Auf seine alten Tage wurde Helmut Schmidt eine Ehre zuteil, auf die er lange hatte warten müssen: Den Deutschen galt er nun als der „beliebteste“ oder gleich als der „beste Kanzler“. Zum ersten Mal 2005 und dann bis nach seinem Tod im November 2015 mindestens ein halbes Dutzend Mal kamen repräsentative Umfragen verschiedener Meinungsforschungsinstitute zu diesem Ergebnis.
Am 23. Dezember 2018 jährt sich sein Geburtstag zum 100. Mal. Grund genug, einen Blick auf die Entwicklung von Schmidts Popularität zu werfen.
Die in diesen Umfragen gemessene Zustimmung schwankt leicht, zwischen 22 und 28 Prozent. Der Zweitplatzierte ist fast immer der Gründungskanzler Konrad Adenauer, der aber mit den Jahren an Bewunderern einbüßt.
Sich selbst hielt Schmidt, das ist bestimmt keine Übertreibung, gewiss für den besten Inhaber des aufreibenden Jobs im Kanzleramt. Doch er hatte durchaus Grund für sein an Arroganz grenzendes Selbstbewusstsein: Schmidt war hochintelligent, hatte eine rasche Auffassungsgabe, großes strategisches Verständnis, behielt stets die Zügel in der Hand und geriet nie in Panik, wählte treffende Worte und brillierte oft rhetorisch.
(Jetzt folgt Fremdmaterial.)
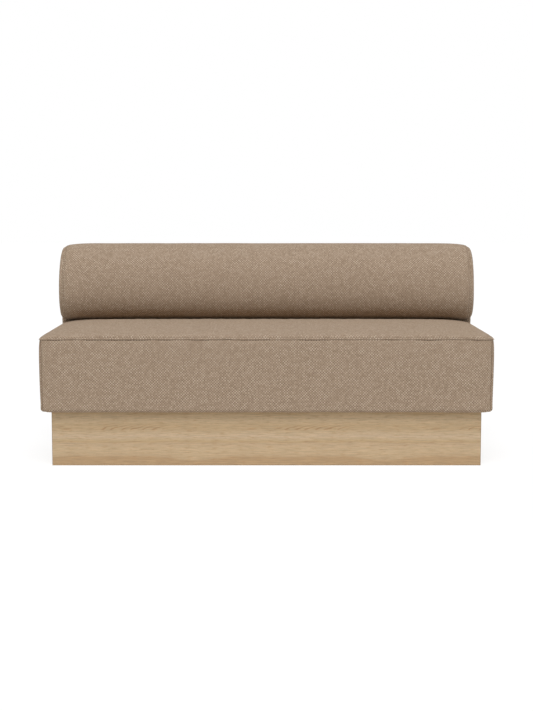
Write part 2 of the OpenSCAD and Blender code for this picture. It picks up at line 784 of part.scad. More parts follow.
module back_bolster_foam() {
  sections = [for (x = FOAM_X) foam_section(x)];
  m = len(sections[0]);
  ring = concat([for (i = [0 : m - 4]) i], [m - 3, m - 1, m - 2]);
  last = (len(sections) - 1) * m;
  color(FOAM) polyhedron(
    points = [for (s = sections) each s],
    faces = concat(
      [for (k = [0 : len(sections) - 2], i = [0 : m - 1])
        let (a = k * m + ring[i], b = k * m + ring[(i + 1) % m]) each [[a, a + m, b], [a + m, b + m, b]]],
      [for (i = [0 : m - 1]) if (ring[i] != m - 1 && ring[(i + 1) % m] != m - 1)
        each [[m - 1, ring[i], ring[(i + 1) % m]], [last + m - 1, last + ring[(i + 1) % m], last + ring[i]]]]
    )
  );
}
module back_lower_foam() {
  color(FOAM) box(-pad_x, pad_x, stem_y + cover_t, board_y, wrap_low, under_z + foam_c);
}
module back_rear_wadding() {
  color(WADDING) box(-pad_x, pad_x, wadding_y, wadding_y + rear_foam, low_z, frame_top);
}

// End of the back: a P-shaped sheet between a front and a rear chain of edge points, crowned outwards
STEM_SHARE = [0, 0.33, 0.67];
FRONT_CHAIN = concat(
  [for (t = STEM_SHARE) [stem_y, low_z + t * (under_z - low_z), -1, 0]],
  [for (s = [-90 : TURN : 75]) concat(outline(s), outward(s))]
);
REAR_CHAIN = concat(
  [for (t = STEM_SHARE) [rear_y, low_z + t * (under_z - low_z), 1, 0]],
  [for (i = [0 : 5]) [rear_y, under_z + i / 6 * (back_h - top_r - under_z), 1, 0]],
  [for (s = [180 : -TURN : 105]) concat(outline(s), outward(s))]
);
APEX = concat(outline(90), outward(90));
EDGE_STEPS = [0, 5, 14, 30];
SWELL_BLEND = 60;
APEX_SHARE = 0.6;
function swell_at(z) = let (t = min(max((z - under_z) / SWELL_BLEND, 0), 1))
  stem_crown + (end_crown - stem_crown) * t;
function towards(p, mid, k, c) =
  let (
    edge = [p[0], p[1]], reach = norm(mid - edge), far = 0.9,
    f = k == 4 ? far : min(EDGE_STEPS[k] / reach, far * k / 4),
    at = edge + f * (mid - edge) - c * (1 - k / 4) * [p[2], p[3]]
  ) [k == 0 ? back_hw - c : back_hw - c + swell_at(at[1]) * puff(f * reach, END_REACH), at[0], at[1]];
function middle(i) = [FRONT_CHAIN[i][0] + REAR_CHAIN[i][0], FRONT_CHAIN[i][1] + REAR_CHAIN[i][1]] / 2;
pairs = len(FRONT_CHAIN);
function end_points(c) = concat(
  [for (i = [0 : pairs - 1]) each concat(
    [for (k = [0 : 4]) towards(FRONT_CHAIN[i], middle(i), k, c)],
    [for (k = [4 : -1 : 0]) towards(REAR_CHAIN[i], middle(i), k, c)]
  )],
  [for (k = [0 : 4]) towards(APEX, APEX_MID, k, c)]
);
APEX_MID = [APEX[0], APEX[1]] + APEX_SHARE * (middle(pairs - 1) - [APEX[0], APEX[1]]);
apex_at = 10 * pairs;
top_at = 10 * (pairs - 1);
END_FACES = concat(
  grid_faces(pairs, 10),
  [for (k = [0 : 3]) each [
    [top_at + k, apex_at + k, apex_at + k + 1], [top_at + k, apex_at + k + 1, top_at + k + 1],
    [top_at + 8 - k, apex_at + k + 1, apex_at + k], [top_at + 8 - k, apex_at + k, top_at + 9 - k]
  ]],
  [[top_at + 4, apex_at + 4, top_at + 5]]
);
END_RIM = concat(
  [for (k = [0 : 9]) k], [for (i = [1 : pairs - 1]) 10 * i + 9], [apex_at],
  [for (i = [pairs - 1 : -1 : 1]) 10 * i]
);
module end_cover() {
  translate([seam_gap, 0, 0]) thick_sheet(end_points(0), end_points(cover_t), END_FACES, END_RIM);
}
module end_pad() {
  outer = end_points(foam_c + pad_gap);
  thick_sheet(outer, [for (p = outer) [pad_x, p[1], p[2]]], END_FACES, END_RIM);
}
module back_cover_right() {
  color(FABRIC) end_cover();
}
module back_cover_left() {
  color(FABRIC) mirror([1, 0, 0]) end_cover();
}
module back_end_pad_right() {
  color(FOAM) end_pad();
}
module back_end_pad_left() {
  color(FOAM) mirror([1, 0, 0]) end_pad();
}
module back_cover_rear() {
  inner = back_hw - cover_t;
  color(FABRIC) translate([0, 0, low_z]) linear_extrude(rear_seam_z - low_z) polygon([
    [-back_hw, rear_y], [back_hw, rear_y], [inner, rear_y - cover_t], [-inner, rear_y - cover_t]
  ]);
}
module back_bottom_cover() {
  color(LINING) box(-back_hw, back_hw, stem_y, rear_y, plinth_h, low_z);
}

plinth_front_panel();
plinth_rear_panel();
plinth_left_panel();
plinth_right_panel();
plinth_left_batten();
plinth_right_batten();
plinth_centre_rail();
plinth_corner_blocks();
plinth_block_screws();
foot_inserts();
foot_pad_front_left();
foot_pad_front_right();
foot_pad_rear_left();
foot_pad_rear_right();
foot_stud_front_left();
foot_stud_front_right();
foot_stud_rear_left();
foot_stud_rear_right();
seat_front_rail();
seat_rear_rail();
seat_left_rail();
seat_right_rail();
seat_cross_rails();
seat_corner_blocks();
seat_webbing_across();
seat_webbing_along();
seat_bolts();
seat_bolt_sleeves();
seat_foam_core();
seat_topper();
seat_edge_foam_front();
seat_edge_foam_left();
seat_edge_foam_right();
seat_cover_top();
seat_cover_front();
seat_cover_left();
seat_cover_right();
seat_cover_rear();
seat_dust_cover();
back_left_upright();
back_right_upright();
back_centre_upright();
back_top_rail();
back_middle_rails();
back_bottom_rail();
back_front_board();
back_rear_board();
back_mounting_batten();
back_bolts();
back_bolt_sleeves();
back_bolster_foam();
back_lower_foam();
back_rear_wadding();
back_end_pad_left();
back_end_pad_right();
back_cover_front();
back_cover_left();
back_cover_right();
back_cover_rear();
back_bottom_cover();
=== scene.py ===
"""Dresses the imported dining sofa: a sewn seat cushion and a roll-shaped back cushion on an oak-veneered plinth.

Every piece is in metres, in the frame of the construction: +X to the right, +Y to the rear, +Z up from the floor.
"""

import math

import bpy
import numpy as np
from mathutils import Matrix, Vector, noise


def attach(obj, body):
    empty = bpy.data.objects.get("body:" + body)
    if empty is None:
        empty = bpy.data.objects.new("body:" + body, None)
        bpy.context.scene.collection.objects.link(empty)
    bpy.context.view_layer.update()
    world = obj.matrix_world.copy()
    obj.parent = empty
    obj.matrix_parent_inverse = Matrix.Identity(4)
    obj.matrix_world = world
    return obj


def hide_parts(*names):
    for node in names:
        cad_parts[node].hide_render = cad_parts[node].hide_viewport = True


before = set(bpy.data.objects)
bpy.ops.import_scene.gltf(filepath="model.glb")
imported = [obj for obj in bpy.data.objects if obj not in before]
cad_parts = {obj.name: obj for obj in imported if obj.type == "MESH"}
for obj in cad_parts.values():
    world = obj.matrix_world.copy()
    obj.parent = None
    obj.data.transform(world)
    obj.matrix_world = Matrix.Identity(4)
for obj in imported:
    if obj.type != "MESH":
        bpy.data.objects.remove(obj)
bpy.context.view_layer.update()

# --- Camera ---------------------------------------------------------------------------------------
# A 70 mm lens five metres in front of the sofa, a little above the back and looking six degrees down, level and
# square to the front. That is where the plinth's converging edges place it.
CAMERA_TILT, CAMERA_AWAY, CAMERA_HEIGHT = 6.117, 5.2975, 0.9414

bpy.ops.object.camera_add(location=(0, -CAMERA_AWAY, CAMERA_HEIGHT), rotation=(math.radians(90 - CAMERA_TILT), 0, 0))
camera = bpy.context.object
camera.data.lens = 70
camera.data.sensor_width = 36
bpy.context.scene.camera = camera
bpy.context.scene.view_settings.view_transform = "Standard"

# --- Studio: floor, sky and soft lights -----------------------------------------------------------
# A matt pale floor sheet that reads as white paper and keeps a faint shadow of the sofa. A very wide soft light stands
# high in front, weaker ones behind and on either side, and an even sky gives the fill.
FLOOR_PALE, WHITE = "#f0efed", (1, 1, 1, 1)
FLOOR_SIZE, FLOOR_DROP = 60, 0.0002
FLOOR_GLOW, FLOOR_LIT, SKY_FILL = 0.80, 0.24, 0.08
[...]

Gern deuten Journalisten, Politologen und inzwischen auch Historiker Schmidts Popularität als Ergebnis seiner beiden wesentlichen politischen Leistungen: 1962 setzte er sich über juristische Bedenken hinweg, als Teile Hamburgs von einer Sturmflut unter Wasser gesetzt wurden. Stattdessen tat der damalige Innensenator der Hansestadt, was getan werden musste: Er rief die Bundeswehr und sogar Nato-Soldaten zur Hilfe.
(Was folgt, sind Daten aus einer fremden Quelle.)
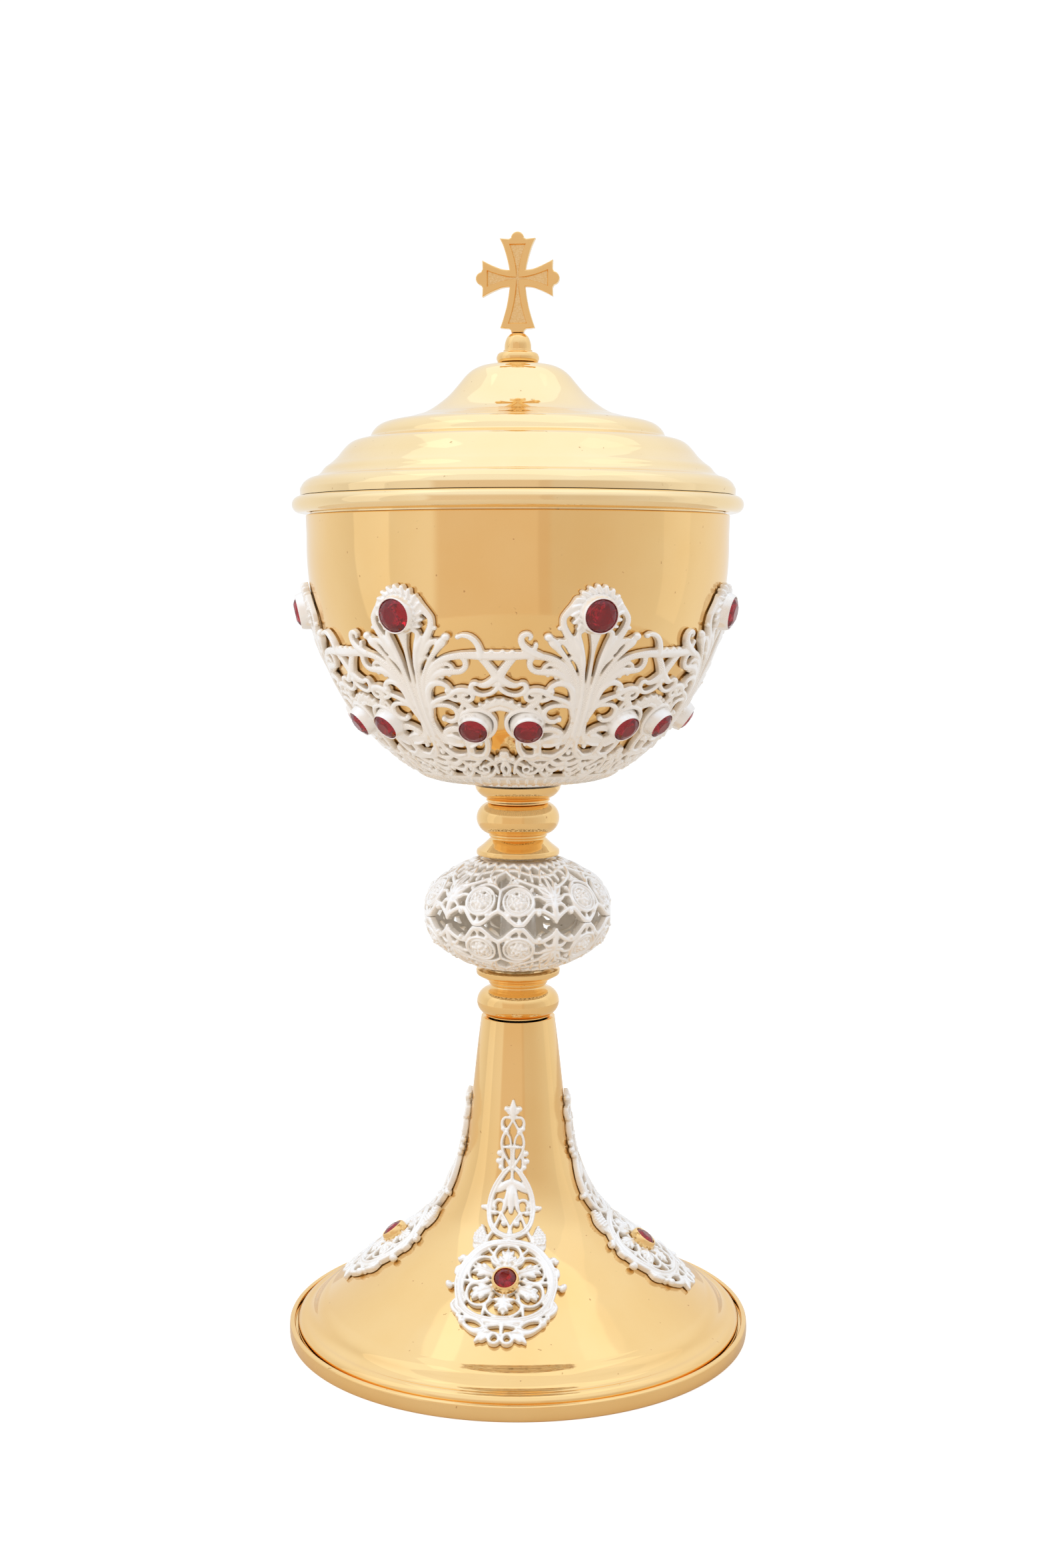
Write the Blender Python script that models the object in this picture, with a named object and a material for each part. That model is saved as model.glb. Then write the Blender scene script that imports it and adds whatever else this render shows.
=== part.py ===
"""A covered ciborium: a gilt cup and lid on a knopped stem and a bell foot, dressed in openwork castings.

Modelled in metres, +Z up, standing on z = 0 with its axis on Z. Lengths below are in millimetres and are
turned into metres where a mesh is made. Front is -Y: an azimuth is counted from -Y towards +X.
"""

from math import atan2, copysign, cos, degrees, hypot, pi, radians, sin, sqrt

import bmesh
import bpy
from mathutils import Matrix, Vector

MM = 0.001
GAP = 0.3  # air left between neighbouring pieces
WALL = 0.9  # thickness of the spun sheet metal

SIDES = 42  # facets of a large turned piece, six for each lobe of the cage
SMALL_SIDES = 24  # facets of a stem piece
STONE_SIDES = 8  # facets round a cut stone and its collet

# Foot
RING_RADIUS = 62.5
RING_HEIGHT = 4.3
RING_INNER_RADIUS = 56.5
RING_LEDGE = 2.6  # height of the ledge the bell stands on
BELL_LIP_RADIUS = 60.2
BELL_TOP_RADIUS = 9.9
BELL_TOP = 86.9
BELL_BENDS = [(58.3, 5.5), (49.6, 11.5), (38.6, 19.5), (27.9, 27.5), (20.6, 35.5), (14.6, 49.5), (12.0, 69.0)]

# Stem
ROD_RADIUS = 2.0
BORE_RADIUS = 2.4
LOWER_FLANGE_TOP = 99.9
KNOP_MIDDLE = 115.5
KNOP_RADIUS = 25.2
KNOP_CURVE_HEIGHT = 15.7  # half height of the full ellipse, which the flanges cut short
KNOP_HALF_HEIGHT = 15.0
KNOP_WALL = 1.6
KNOP_SEAM = 0.4  # distance of each half from the middle plane
KNOP_WINDOWS = 10
KNOP_COLUMNS = 3  # facets for each window and its strut, two of them the window
KNOP_ROWS = 5
UPPER_FLANGE_BOTTOM = 130.9
BEAD_RADIUS = 11.1
BOSS_BOTTOM = 145.5
BOSS_TOP = 149.7
WASHER_TOP = 151.3

# Cup and cage
CUP_RADIUS = 55.4
CUP_LIP = 220.9
CUP_CURVE_TOP = 212.5  # where the rounded bottom meets the straight wall
CUP_CURVE_HEIGHT = 65.0
CUP_BOTTOM = 153.9
LOBES = 7
CAGE_WALL = 1.6
CAGE_TOPS = {0: 203.0, 1: 192.5, 2: 186.5, 3: 185.5}  # rim height, by columns away from a lobe's middle
LARGE_STONE = {"height": 196.5, "girdle": 4.1, "collet": 5.7, "lift": 3.8}
SMALL_STONE = {"height": 169.6, "girdle": 3.5, "collet": 4.6, "lift": 3.6}
SMALL_STONE_SPREAD = 8.7  # degrees each side of the valley between two lobes

# Lid
LID_LIFT_GAP = GAP
BEAD_CENTRE = (56.9, 223.4)
BEAD_THICKNESS = 2.2
LID_SHELL_BOTTOM = 225.9
LID_TOP = 259.9
LID_LINE = [
    (56.9, 227.8), (55.8, 229.5), (52.6, 230.7), (50.5, 233.0), (47.2, 235.6), (43.6, 239.6), (39.3, 240.6),
    (37.3, 242.8), (35.0, 244.6), (29.3, 245.8), (23.0, 248.0), (13.7, 256.8), (9.9, 259.3),
]
KNOB_BOTTOM = 260.2
CROSS_MIDDLE = 281.7
CROSS_HALF_THICKNESS = 1.4
TANG_HALF_THICKNESS = 0.8
PIN_HEIGHT = 264.8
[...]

1977 wiederum blieb der inzwischen zum Bundeskanzler aufgestiegene Schmidt, während des Amoklaufes der linksextremen Terroristen der Rote Armee Fraktion (RAF) standhaft und verteidigte den Staat. Auch als Härte gefragt war und als nach der Entführung der Lufthansa-Boeing „Landshut“ eine Katastrophe fast unausweichlich schien: Schmidt übernahm Verantwortung, tat das, was ihm richtig erschien, ohne auf Zustimmung etwa in den Medien zu schielen – und gewann am Ende: Die weitaus meisten Geiseln wurden gerettet.
Allerdings stieg Schmidt zum beliebtesten Kanzler erst lange nach seiner Amtszeit auf. Das zeigen seine Beliebtheitswerte, die einerseits die traditionsreichsten deutschen Meinungsforscher vom Allensbacher Institut für Demoskopie (IfD) ermittelten, andererseits die Experten von der Mannheimer Forschungsgruppe Wahlen, die Umfragen für das ZDF-Politbarometer betreuen.
Das IfD misst seit 1950 mit immer derselben Frage die aktuellen Beliebtheitswerte des jeweiligen Bundeskanzlers. Neben dem Sonderfall Kurt Georg Kiesinger, dem Kanzler der ersten Großen Koalition, der heute nahezu vergessen ist, kam nur einer der bisher acht Inhaber des höchsten Regierungsamtes in der Bundesrepublik in drei aufeinander folgenden Jahren auf einen Wert von 50 oder mehr Prozent, die sich mit seiner (zuletzt ihrer) Politik einverstanden erklärten.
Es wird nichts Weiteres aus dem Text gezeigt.